Hannah's home page | Hannah's blog

BCSWomen AppInventor Family Fun day workshop

This page contains links to the materials for the BCSWomen AppInventor Family Fun Day one day workshop. If you came along and would like to get hold of copies of the slides or the handout, or if you're thinking about running a workshop yourself, you're in the right place.

!!New!! Guinness World Record Attempt, info and TTT details here

This page contains The materials in PDF form, The materials in editable form, and an FAQ. If you are here for information on the Guinness World Records attempt that's here too.

This workshop is here as a "workshop in a box", which means it's ready to be run and all the materials are here. If you want a 1 day (effectively 4 hour long) workshop, which you can use to get kids and their parents coding for mobile phones, you've come to the right place. Here's a video I made, the time we ran it in Leeds...

The materials in PDF form: English

These documents were written in 2012 by Hannah Dee and have been updated for AppInventor 2, in July 2014, by Tilly Horsley

Guinness World Records!

On June 13th 2015 we're going for a world record, running this workshop across the UK. These versions of the material are specifically for that event (current status: draft).

Handout and slides in Welsh

These are in Welsh but not yet updated to AppInventor 2.0. Sorry! I'll get someone on the case.

The materials in editable form

Creative Commons License
The BCSWomen AppInventor family fun day workshop by Hannah Dee is licensed under a Creative Commons Attribution-ShareAlike 3.0 Unported License. As these materials are creative commons licensed, you can download and remix them as long as you give us credit. So as well as presenting the PDF versions above, here are editable openoffice files, just in case you want to change anything.

The workshop is based upon one we (Hannah Dee & Karen Petrie) first ran in 2011 as a "fun day" but without the family element. This incarnation, including the cute androids and the lengthy handout, was created by Hannah Dee for BCSWomen.

If you want to access the old versions, here they are Handout, ODT; Slides, ODP; Handout, PDF; Slides, PDF.


If you have any more questions, ask me by email on hmd@hannahdee.eu

How long is the workshop?

It takes about 4 hours; 1h to install and get started, 1h to edit an app, 1.5h to code their own app, half an hour to tidy up and think about what's going on

Could I run it in less time?

If you got people to arrive preinstalled, I think you could probably do it in three hours

How many people do you need helping out?

We've run it with about 50 attendees, a leader/teacher (me) and three helpers. I think we could have managed with one fewer helper but it might have led to people waiting longer when they got stuck. As usual when running coding events, sometimes everyone gets stuck at the same time and the helpers are running around trying to catch up with questions, but for much of the time the helpers are free to drink coffee and chat.

Why a family coding day?

My initial motivation was so that older kids and parents help out younger kids. But it seems that there are other bonuses - lots of parents have approached me after the day saying "I've now got ideas of things to do at home", or "It was really nice to have the opportunity to do this kind of thing with my nephew".

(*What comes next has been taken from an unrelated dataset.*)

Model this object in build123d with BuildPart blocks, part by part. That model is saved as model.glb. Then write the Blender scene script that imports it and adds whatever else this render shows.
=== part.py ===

Could I run it just for kids?

I think it'd be fine with just kids, but you'd need to have more helpers. The real advantage of a family programming day is that each group of kids is sat with an adult, who's also paying attention and can answer questions.

Could I run it just for grown-ups?

Yes, and I've run a similar workshop just for adults, it worked really well.

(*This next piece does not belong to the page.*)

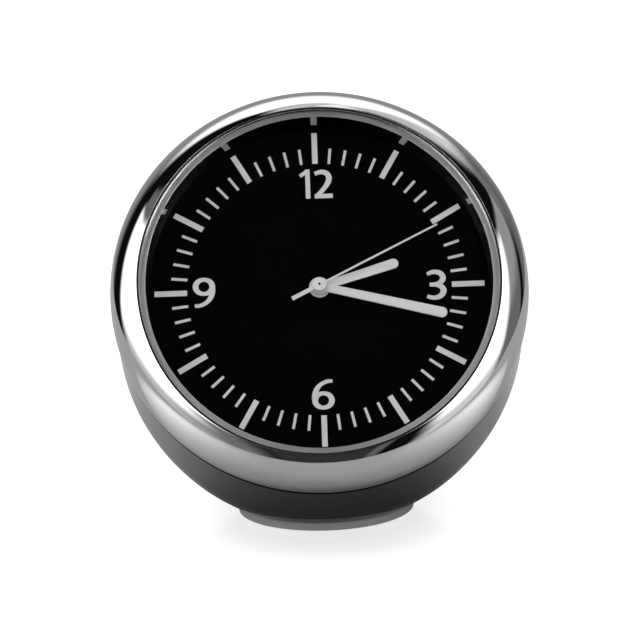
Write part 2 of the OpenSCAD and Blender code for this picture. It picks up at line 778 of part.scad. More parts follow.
module intermediate_wheel() {
    color("#d6bd7c") on_head() translate([middle_at[0], middle_at[1], 0]) {
        arbor();
        translate([0, 0, middle_gear_z]) gear(middle_gear, wheel_t, arbor_r - eps, 0, true);
        translate([0, 0, second_gear_z - leaf_more]) gear(middle_leaf, wheel_t + 2 * leaf_more,
            arbor_r - eps, mesh(middle_dir, second_gear[0], middle_leaf[0]));
    }
}

module rotor_pinion() {
    color("#c8a95e") on_head() translate([rotor_at[0], rotor_at[1], 0]) {
        arbor();
        translate([0, 0, middle_gear_z - leaf_more]) gear(rotor_leaf, wheel_t + 2 * leaf_more,
            arbor_r - eps, mesh(rotor_dir, middle_gear[0], rotor_leaf[0]));
    }
}

module rotor_magnet() {
    color("#55575a") on_head() translate([rotor_at[0], rotor_at[1], stator_z])
        ring(magnet_r, arbor_r, lamination_t);
}

shell();
foot_pad();
bezel();
crystal();
crystal_gasket();
rehaut_ring();
dial();
hour_markers();
minute_track();
module_case();
case_back();
movement_holder();
mainplate();
train_bridge();
bridge_screws();
stator();
coil_core();
coil_winding();
coil_screws();
circuit_board();
circuit_chip();
quartz_can();
battery();
battery_contact();
battery_clip();
stem_detent();
stem();
crown();
clutch_pinion();
second_hand();
second_wheel();
minute_hand();
cannon_pinion();
centre_wheel();
hour_hand();
hour_wheel();
third_wheel();
intermediate_wheel();
rotor_pinion();
rotor_magnet();
minute_wheel();
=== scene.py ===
"""Ball-shaped stick-on car clock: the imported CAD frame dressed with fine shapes, finishes and a studio."""
import json
import logging
import math
from dataclasses import dataclass, field
from enum import Enum
from typing import Any, Sequence

import bmesh
import bpy
import numpy as np
from mathutils import Matrix, Vector
from mathutils.geometry import tessellate_polygon


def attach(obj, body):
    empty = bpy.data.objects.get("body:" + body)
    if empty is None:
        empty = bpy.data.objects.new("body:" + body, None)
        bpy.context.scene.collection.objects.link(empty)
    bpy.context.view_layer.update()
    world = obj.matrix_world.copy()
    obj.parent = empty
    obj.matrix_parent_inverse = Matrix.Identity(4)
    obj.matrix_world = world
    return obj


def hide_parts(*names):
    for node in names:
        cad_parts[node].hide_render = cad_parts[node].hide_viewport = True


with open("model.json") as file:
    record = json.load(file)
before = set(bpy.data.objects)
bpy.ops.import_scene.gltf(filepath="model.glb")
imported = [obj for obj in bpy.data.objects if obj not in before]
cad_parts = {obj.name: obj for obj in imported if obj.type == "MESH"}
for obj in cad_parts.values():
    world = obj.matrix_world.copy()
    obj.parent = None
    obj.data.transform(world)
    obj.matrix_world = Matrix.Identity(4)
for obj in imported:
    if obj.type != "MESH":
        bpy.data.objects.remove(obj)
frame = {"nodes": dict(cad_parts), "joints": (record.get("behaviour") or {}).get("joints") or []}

log = logging.getLogger("car_clock")

MM = 0.001
# Points this close, in metres, are one
WELD = 1e-7
# Where nearly all of a noise texture's values lie
NOISE_SPAN = (0.3, 0.7)
Point = tuple[float, float]
Triple = tuple[float, float, float]
Loop = list[Point]
MeshData = tuple[list[Triple], list[tuple[int, ...]]]
Tree, Socket = bpy.types.NodeTree, bpy.types.NodeSocket


class Body(Enum):
    """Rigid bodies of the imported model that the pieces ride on."""

    SHELL = "shell"
    MODULE = "clock_module"
    CROWN = "setting_crown"
    SECOND = "second"
    MINUTE = "minute"
    HOUR = "hour"


class Marks(Enum):
    """Which of the sixty places round the dial a ring of bars is printed on."""

    HOURS = 1
    MINUTES = 0


@dataclass(frozen=True)
class HeadFrame:
    """The clock head's own frame in millimetres: z out of the dial, y towards twelve o'clock."""

    centre: Vector
    outward: Vector

    @classmethod
    def from_joint(cls, name: str) -> "HeadFrame":
        """Reads the frame, whose origin is the middle of the dial's face, from a hand's joint."""
        joint = next(j for j in frame["joints"] if j["name"] == name)
        return cls(Vector(joint["pos_m"]), -Vector(joint["axis"]).normalized())

    def turn(self) -> Matrix:
        """Rotation from head directions to world directions."""
        right = Vector((1, 0, 0))
        return Matrix((right, self.outward.cross(right), self.outward)).transposed()

    def matrix(self, turned_deg: float = 0.0) -> Matrix:
        """Head millimetres to world metres, after a turn about the head's axis."""
        place = Matrix.Translation(self.centre) @ self.turn().to_4x4() @ Matrix.Scale(MM, 4)
        return place @ Matrix.Rotation(math.radians(turned_deg), 4, "Z")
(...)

What age range is it appropriate for?

It's fairly open ended in terms of activities; I think the youngest person we've had through was 6 and she managed OK. Younger kids end up making simpler apps, but some of the really little ones took off and got very creative.

Does it work on iPhones?

The workshop uses AppInventor, which only works with Android devices (phones and tablets). So you can't do it with an iPhone, sorry.

What kind of computers do you need?

We've run the event as a "bring your own laptop" day, which works fine if the wifi is good. If you're running the day yourself it probably helps to have some assistants who are good at Windows, and at least one who speaks Mac. Linux nerds tend to be quite good at working it out for themselves (I say this speaking as a certified linux nerd).

I want to run the workshop in a computer room where I control the computers, (for example, a school IT suite). What do I need to do?

The computers need to be able to access the AppInventor site and you need an up to date web browser (Chrome and Firefox are good, IE works if it is a very recent version). Test the software running in the actual room first: with older versions of AppInventor we've been bitten by wifi setups where it looks like it works, but actually the blocks editor opens without connecting to the main appinventor window. So you need to test opening an existing project, and editing that project.

What about phone drivers and all that jazz?

You can actually escape all of the phone driver installation headaches if there's decent wifi; using the package for phone option lets you download apps on to your phone via a barcode or a short URL. Which is nice, as phone drivers are a right pain in the, er, elbow.